With Trepidation, My Own Poem

As long as I have started for myself this trend of sharing quotations, I thought I would share a poem with you guys.  I’ve been writing on the blog in hints and whispers about how much the arts have meant in my life, and how much writing, in particular, has made me the person I am, but I have not shown you at all what I mean.  Words have been everything to me, though I think I have said that before, and poetry has often been the only way I can struggle through myself toward truth.  So it seems, with the semester officially done, that it’s high time I post a poem I wrote.

The Cacophony of Wonderment

What, in the dark, is all this cacophony of wonderment,

all this gathering-forth of majestic things, rushing out to meet the dawn,

to call like gulls upon the edges of the world, to memorize

in slow arcs and simple dives,

the contours of the thoughts spun out beneath the light and strung starwards?

What, after all, is all this legacy of dawn and daylight,

what mystery to us, who live beneath the hours of night,

transfixed, perhaps, by the starlight strong of afternoon, unknown,

what is any of it but questioning laid to sleep before the loam and atmosphere.

For we are cursed things, cared-for, wearied and riddled with the weight of

all the agonies we cast.

The storm is come, the wind a battered voice against the brightness of the things before,

and all the world is cloaked in cold and salt spray.

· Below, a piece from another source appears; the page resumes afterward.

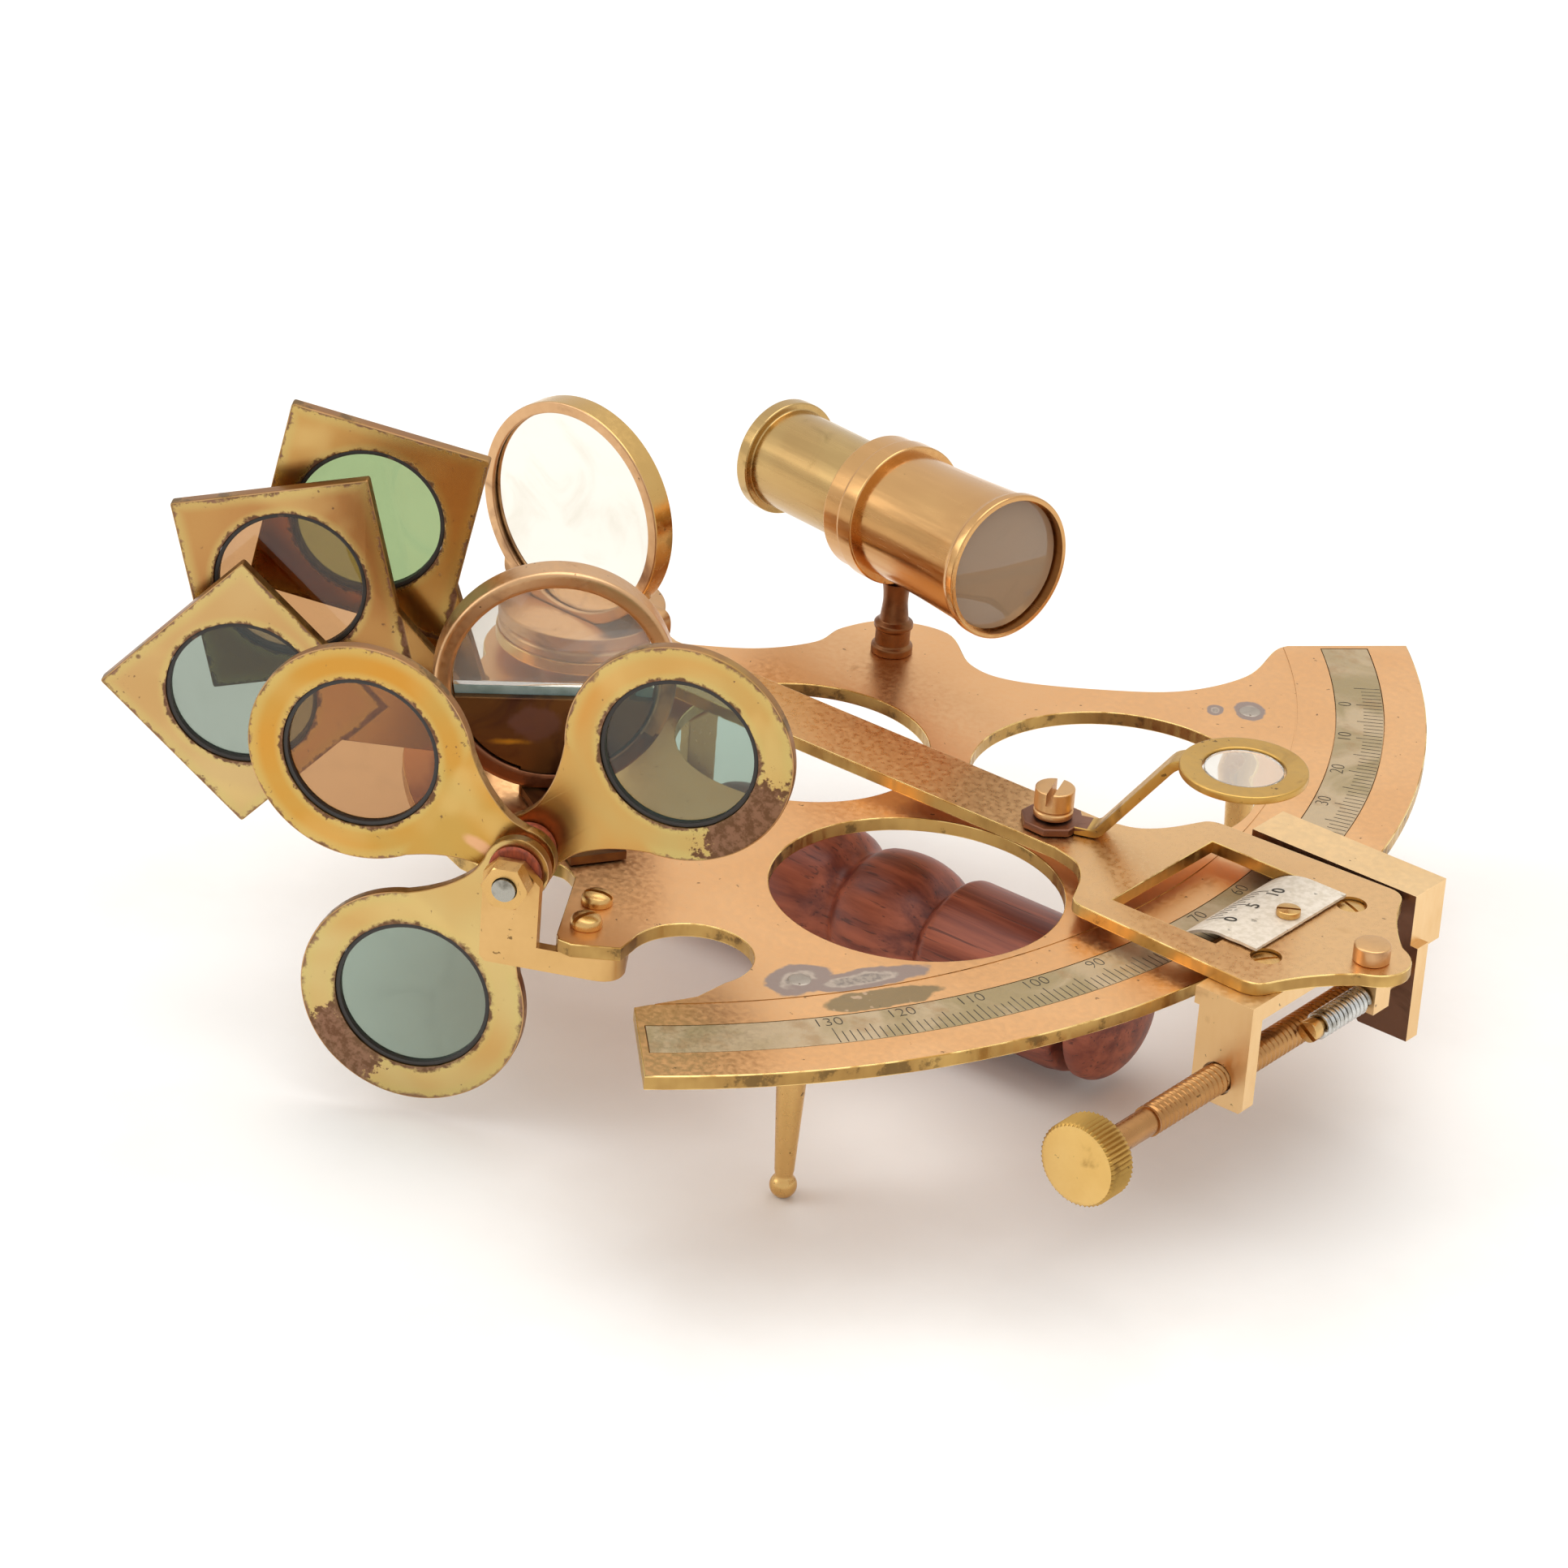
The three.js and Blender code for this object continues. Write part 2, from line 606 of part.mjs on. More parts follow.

We will turn again to tunnels, deep dry places beneath the earth

where we are safe from the menace of the monstrous skies,

beneath the arching of the resting-places made our homes.

3 thoughts on “With Trepidation, My Own Poem

  1. Your word choice is really vibrant and vivid. Your poem is a sensory experience! Such a different approach — I particularly enjoyed how you described the storm as “the menace from the monstrous skies”.

  2. PS I’m no poet, but I would love to hang out with you sometime and exchange poetry, both original and favorites.